O problema, para alguns, é a forma de pagar por este
serviço. Por enquanto, o plano da Wifi4Life é assumir as despesas com
alimentação, alojamento, roupas e higiene dessas pessoas, e dar uma quantia em
dinheiro, que a organização estima ser de 400 euros por mês (cerca de R$ 1,6
mil).
No entanto, não existe contrato de trabalho, nem seguro
médico. Entre a Wifi4Life e os sem-teto existe apenas um contrato de empréstimo
dos materiais.
A organização "Nadeje", que atende anualmente
cerca de 3 mil sem-teto, não concorda com este sistema de ajuda. "Em
geral, não apoiamos que uma sem-teto trabalhe sem um contrato formal",
afirmou à Agência EFE o diretor regional da Nadeje em Praga, Jan Kadlec.
Para ele, a iniciativa poderia violar a Lei de Serviços
Sociais, sobretudo no trecho de discriminação e abuso. "É difícil avaliar
o que os moradores de rua recebem como compensação, portanto, é difícil dizer
que é legal", disse.
De fato, existem na capital tcheca outras iniciativas
públicas e privadas, nas quais se assina um contrato, como programas para
varrer ruas e parques, andar com anúncios publicitários e limpar cemitérios.
A Wifi4Life, no entanto, justifica que, se contratasse os moradores de
rua, o projeto custaria o dobro, por conta da elevada pressão fiscal, que chega
a até 50%, segundo Bolecek.
"A propaganda foi veiculada em horário nobre na TV.
A receptividade foi muito boa. Recebemos retorno até da Itália e da Argentina
para que implantássemos o sistema por lá", relatou.
Por enquanto, a Wifi4Life espera arrecadar dinheiro
suficiente através de "crowdfunding" (financiamento coletivo) para
começar a aplicar a iniciativa. Mais adiante, espera que ela se mantenha graças
à "solidariedade" das empresas de telefonia e de fornecedores de
serviços de internet, que comecem a fazer doações.
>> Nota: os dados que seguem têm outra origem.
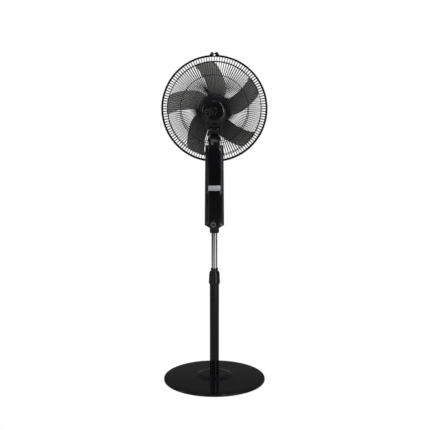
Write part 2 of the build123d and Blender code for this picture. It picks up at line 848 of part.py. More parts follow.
def motor_rear_cover():
    w = shell_wall
    outer = HEAD * shell_back(0) + shell_tail(0)
    inner = HEAD * shell_back(-w) + shell_tail(-w)
    shell = outer - inner
    shell -= block(-beyond, beyond, split_plane - beyond, split_plane, head_z - beyond, head_z + beyond)
    slot = block(vent_inner, vent_outer, -vent_width / 2, vent_width / 2, 50, 90)
    slots = [Rot(0, 0, i * 360 / vent_count) * slot for i in range(vent_count)]
    shell -= HEAD * Compound(slots)
    shell -= Pos(clutch_x, clutch_y, 0) * drum(knob_stem_radius + free_gap, head_z, head_z + beyond)
    return shell - drum(swing_opening, tilt_z, swing_opening_top)


def end_bell(face, hub_from, hub_to):
    bell = drum(stator_radius, face, face + bell_thickness)
    bell += drum(bell_hub_radius, hub_from, hub_to)
    bell -= drum(bush_radius, hub_from - 1, hub_to + 1)
    bell -= Compound(around(4, bell_bolt_circle, drum(bell_bolt_radius, -80, 20), 45))
    return HEAD * bell


def stator_core():
    core = drum(stator_radius, stator_front, stator_back, rotor_radius + rotor_air_gap)
    slot = block(winding_inner, winding_outer, -3, 3, stator_front - 1, stator_back + 1)
    core -= Compound([Rot(0, 0, i * 30) * slot for i in range(12)])
    core -= Compound(around(4, bell_bolt_circle, drum(bell_bolt_radius, -80, 20), 45))
    return HEAD * core


def stator_windings():
    front = drum(winding_outer, bell_front + bell_thickness + 0.5, stator_front, winding_inner)
    back = drum(winding_outer, stator_back, bell_back - bell_thickness - 0.5, winding_inner)
    return HEAD * Compound([front, back])


def motor_bolts():
    back = bell_back + 1.5
    bolt = drum(bell_bolt_radius, bell_front - bell_bolt_head, back)
    bolt += drum(bell_bolt_radius * 1.8, bell_front - bell_bolt_head, bell_front)
    return HEAD * Compound(around(4, bell_bolt_circle, bolt, 45))


def shaft_bushes():
    front = drum(bush_radius, bell_front - 5, bell_front + bell_thickness, shaft_radius + running_gap)
    back = drum(bush_radius, bell_back - bell_thickness, bell_back + 5, shaft_radius + running_gap)
    return HEAD * Compound([front, back])


def rotor():
    return HEAD * drum(rotor_radius, stator_front, stator_back, shaft_radius)


def motor_shaft():
    shaft = drum(shaft_radius, shaft_front, shaft_step)
    return HEAD * (shaft + drum(worm_bore, shaft_step, shaft_back))


# ---- guards -------------------------------------------------------------------
def arc_point(arc, radius):
    """Where a guard's corner arc reaches a radius, and the arc's direction there."""
    low, high = 0.0, 1.0
    for _ in range(30):
        middle = (low + high) / 2
        if (arc @ middle).X < radius:
            low = middle
        else:
            high = middle
    return arc @ low, arc % low


def guard(hub, hub_y, flat, flat_y, rim_y):
    """One wire guard: hub ring, rim, two stay rings and radial wires, fused as welded.

    The wires are square here, as thick as the round ones they stand for.
    """
    middle = math.sqrt(0.5)
    corner = (flat + (rim_radius - flat) * middle, 0, rim_y + (flat_y - rim_y) * middle)
    spoke = Line((hub, 0, hub_y), (flat, 0, flat_y))
    arc = ThreePointArc((flat, 0, flat_y), corner, (rim_radius, 0, rim_y))
    section = Plane(origin=spoke @ 0, x_dir=(0, 1, 0), z_dir=spoke % 0) * Rectangle(
        2 * wire_radius, 2 * wire_radius)
    wire = sweep(section, path=spoke + arc)
    rise = wire_radius + stay_wire_radius - weld_bite
    inside = 1 if rim_y > flat_y else -1
    inner_y = hub_y + (flat_y - hub_y) * (stay_inner - hub) / (flat - hub)
    rings = [wire_ring(hub, hub_y, hub_wire_radius),
             wire_ring(stay_inner, inner_y + inside * rise, stay_wire_radius)]
    place, along = arc_point(arc, stay_outer)
    rings.append(wire_ring(place.X - rise * abs(along.Z), place.Z + inside * rise * abs(along.X),
                            stay_wire_radius))
    body = wire_ring(rim_radius, rim_y, rim_wire_radius)
    wires = [Rot(0, 0, i * 360 / guard_wires) * wire for i in range(guard_wires)]
    return HEAD * body.fuse(*rings, *wires)


def rear_guard():
    return guard(rear_hub_ring, rear_hub_y, rear_flat_radius, rear_flat_y, rear_rim_y)


def front_guard():
    return guard(front_hub_ring, front_hub_y, front_flat_radius, front_flat_y, front_rim_y)


def guard_ring():
    band = turned([
        (ring_lip_radius, ring_front), (ring_outer_radius, ring_front),
        (ring_outer_radius, ring_back), (ring_lip_radius, ring_back),
        (ring_lip_radius, ring_back - ring_lip), (ring_outer_radius - ring_wall, ring_back - ring_lip),
        (ring_outer_radius - ring_wall, ring_front + ring_lip),
        (ring_lip_radius, ring_front + ring_lip)])
    band = HEAD * band
    band -= block(-ring_gap / 2, ring_gap / 2, -150, -80, head_z + 200, head_z + 250)
    middle = (ring_front + ring_back) / 2
    inner = ring_gap / 2
    foot = ring_outer_radius - ring_wall / 2
    for side in (-1, 1):
        outline = Polyline(
            (side * inner, middle - ear_depth / 2, head_z + foot),
            (side * (inner + ear_foot), middle - ear_depth / 2, head_z + foot - 0.6),
            (side * (inner + ear_peak), middle - ear_depth / 2, head_z + ear_height - 1),
            (side * (inner + ear_peak - ear_peak_flat), middle - ear_depth / 2, head_z + ear_height),
            (side * inner, middle - ear_depth / 2, head_z + ear_height - 3), close=True)
        band += extrude(make_face(outline), ear_depth, dir=(0, 1, 0))
    seat = inner + ear_seat
    for left, right in ((-60, -seat), (seat, 60)):
        band -= bar_x(ear_head_radius + cover_gap, middle, head_z + ear_screw_height, left, right)
    return band - bar_x(ear_screw_radius, middle, head_z + ear_screw_height, -60, 60)


def guard_ring_screw():
    middle = (ring_front + ring_back) / 2
    z = head_z + ear_screw_height
    seat = ring_gap / 2 + ear_seat
    screw = bar_x(ear_screw_radius, middle, z, -seat, seat + 2)
    return screw + bar_x(ear_head_radius, middle, z, -seat - 3, -seat)


def guard_nut():
    back = rear_hub_y - hub_wire_radius
    nut = drum(guard_nut_radius, back - guard_nut_flange, back)
    nut += drum(guard_nut_grip_radius, -front_face - boss_thread_length, back)
    return HEAD * (nut - drum(boss_thread_radius, -100, 0))


def front_badge():
    face = front_hub_y - hub_wire_radius
    disc = drum(badge_radius, face - 1, face + badge_depth)
    disc += drum(badge_lip, face - badge_lip_thickness, face)
    return HEAD * disc


# ---- blade and spinner --------------------------------------------------------
def blade_slab():
    """A thin twisted sheet along +X whose pitch falls from root to tip."""
    sections = []
    for share in (0.0, 0.35, 0.7, 1.0):
        radius = 5 + share * (blade_tip + 15)
        pitch = blade_root_pitch + (blade_tip_pitch - blade_root_pitch) * share
        plane = Plane(origin=(radius, 0, 0), x_dir=(0, 1, 0), z_dir=(1, 0, 0))
        sections.append(plane * Rot(0, 0, pitch) * Rectangle(420, blade_thickness))
    return Rot(0, 0, blade_sweep) * loft(sections)


def polar(radius, degrees):
    return (radius * math.cos(math.radians(degrees)), radius * math.sin(math.radians(degrees)))


def blade_outline():
    """One blade's plan: a broad root and a swept tip, seen along the shaft."""
    lead_root = polar(blade_root, lead_root_angle)
    lead_tip = polar(blade_tip, lead_tip_angle)
    trail_tip = polar(blade_tip, trail_tip_angle)
    trail_root = polar(blade_root, trail_root_angle)
    lead = Spline(lead_root, *[polar(r, a) for r, a in lead_points], lead_tip)
    tip = RadiusArc(lead_tip, trail_tip, blade_tip)
    trail = Spline(trail_tip, *[polar(r, a) for r, a in trail_points], trail_root)
    return make_face(lead + tip + trail + Line(trail_root, lead_root))


def blade():
    plan = extrude(blade_outline(), 60, dir=(0, 0, 1))
    single = (Pos(0, 0, -30) * plan) & blade_slab()
    single = Pos(0, 0, blade_centre_y) * single
    depth = hub_back - hub_front
    hub = drum(hub_radius, hub_front, hub_back) - drum(hub_radius - hub_wall, hub_back - depth + 4,
                                                       hub_back + 1)
    hub += drum(shaft_radius + 5, hub_front, hub_back)
    keep = drum(blade_tip + 5, blade_centre_y - 60, blade_centre_y + 60, hub_radius - hub_wall / 2)
    wings = [Rot(0, 0, i * 360 / blade_count - 90) * (single & keep) for i in range(blade_count)]
    hub = hub.fuse(*wings)
    return HEAD * (hub - drum(shaft_radius, -200, 0))


def spinner():
    back = hub_front
    cap = turned([
        (0, back), (spinner_radius, back), (spinner_radius - 1, back - spinner_length * 0.5),
        (spinner_radius - 5, back - spinner_length * 0.85), (0, back - spinner_length)])
    return HEAD * (cap - drum(shaft_radius, shaft_front - 0.5, 0))


makers = {
    "base_cover": base_cover, "base_weight": base_weight, "base_cover_screws": base_cover_screws,
    "base_feet": base_feet, "tube_socket": tube_socket, "base_bolt": base_bolt,
    "outer_tube": outer_tube, "collar_bush": collar_bush,
    "height_lock_nut": height_lock_nut, "inner_tube": inner_tube, "tube_slider": tube_slider,
    "column_front_shell": column_front_shell, "column_back_cover": column_back_cover,
    "column_screws": column_screws, "cord_gland": cord_gland, "rating_label": rating_label,
    "column_socket": column_socket, "control_panel": control_panel, "switch_block": switch_block,
    "timer_knob": timer_knob, "timer_body": timer_body, "capacitor": capacitor,
    "neck_yoke": neck_yoke, "neck_cover": neck_cover, "tilt_bolt": tilt_bolt,
    "tilt_nut": tilt_nut, "tilt_block": tilt_block, "tilt_block_cover": tilt_block_cover,
    "neck_screws": neck_screws, "pivot_pin": pivot_pin, "swing_link": swing_link,
    "gearbox_housing": gearbox_housing,
    "gearbox_cover": gearbox_cover, "worm": worm, "worm_wheel": worm_wheel,
    "clutch_shaft": clutch_shaft, "crank_gear": crank_gear, "clutch_knob": clutch_knob,
    "motor_front_cover": motor_front_cover, "motor_rear_cover": motor_rear_cover,
    "stator_core": stator_core, "stator_windings": stator_windings, "motor_bolts": motor_bolts,
    "shaft_bushes": shaft_bushes, "rotor": rotor, "motor_shaft": motor_shaft,
    "rear_guard": rear_guard, "front_guard": front_guard, "guard_ring": guard_ring,
    "guard_ring_screw": guard_ring_screw, "guard_nut": guard_nut, "front_badge": front_badge,
    "blade": blade, "spinner": spinner,
}

os.makedirs("parts", exist_ok=True)
for name, make in makers.items():
    write(name, make())
for index, name in enumerate(button_names):
    write(name, button(index))
write("front_end_bell", end_bell(bell_front, bell_front - 5, bell_front + bell_thickness))
write("rear_end_bell", end_bell(bell_back - bell_thickness, bell_back - bell_thickness, bell_back + 5))
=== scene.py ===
# %% [markdown]
# # A black pedestal fan
# The fan's working parts come packed as a fixed frame, in metres, with the floor at Z = 0.
# The grille faces -Y and the round back of the motor faces +Y. This lesson gives every
# visible piece its final surface: lathe-turned covers, wire guards, moulded blades, screws.

# %% Load the frame
import json
import math

import bmesh
import bpy
from mathutils import Matrix, Vector


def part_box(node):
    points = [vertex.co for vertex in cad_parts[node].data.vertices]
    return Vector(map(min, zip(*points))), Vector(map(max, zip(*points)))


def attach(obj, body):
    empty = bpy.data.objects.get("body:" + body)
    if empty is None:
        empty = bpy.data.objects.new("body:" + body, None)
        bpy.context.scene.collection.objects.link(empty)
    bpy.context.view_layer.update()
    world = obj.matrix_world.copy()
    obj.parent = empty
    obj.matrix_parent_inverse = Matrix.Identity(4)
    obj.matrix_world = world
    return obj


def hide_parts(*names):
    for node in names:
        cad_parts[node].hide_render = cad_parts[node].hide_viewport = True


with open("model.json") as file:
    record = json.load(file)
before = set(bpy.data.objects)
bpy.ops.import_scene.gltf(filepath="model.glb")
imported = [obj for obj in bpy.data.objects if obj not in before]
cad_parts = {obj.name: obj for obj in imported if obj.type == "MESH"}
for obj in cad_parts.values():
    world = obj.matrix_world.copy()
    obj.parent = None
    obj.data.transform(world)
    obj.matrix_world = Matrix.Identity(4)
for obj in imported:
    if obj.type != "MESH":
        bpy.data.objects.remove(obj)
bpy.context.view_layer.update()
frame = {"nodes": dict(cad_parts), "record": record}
NODES = frame["nodes"]
MM = 0.001

# %% [markdown]
# Sizes are read from the frame wherever a CAD node already holds them, so that a piece
# lands where its neighbours are. The fan's axis runs along Y at the height of the hub.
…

"Muitas empresas e cidadãos em geral estão dispostos a financiar
os projetos que gostam, e este tem grande potencial de relações públicas, para
unir seu nome a esta iniciativa", resumiu Bolecek.
Ele ressalta que de forma alguma a Wifi4Life aceitará
que os moradores de rua "mendiguem" dinheiro dos usuários. O primeiro
- e até o momento único - sem-teto do projeto piloto é Kamil Krtil, de 56 anos,
que diz estar satisfeito com o trabalho, que ele concilia com o de vendedor de
flores na rua.
"Há dois meses trabalho neste projeto, e é uma boa
ideia", afirmou Krtil, que fica na saída da estação do metrô Dejvicka, ao
lado do campus da Universidade Politécnica de Praga, enquanto cumprimenta
pedestres conhecidos.
Apesar de Praga ter cerca de 6 mil pessoas na mesma
condição de Krtil, poucas cumprem os requisitos para este programa, segundo a
Wifi4Life.
"Nosso segmento são os sem-teto que acabaram na rua
por um problema muito pontual e que precisam apenas de um estímulo para voltar
à vida normal", alegou Bolecek.
De acordo com ele, o objetivo é que uma pessoa que
trabalhe como "hotspot" esteja preparada para voltar ao mercado de
trabalho formal em, aproximadamente, seis meses.
COMENTÁRIOS – Eu acho que seria uma maneira da
sociedade ver os sem tetos de melhor forma. O Governo muitas vezes não ajuda, mas
também atrapalha quem quer ajudar. Essa possível aproximação, entre as pessoas
e o sem tetos nas ruas, praças e parques, seria bom para quem precisa de
internet e para quem gostaria de não sentir sozinho.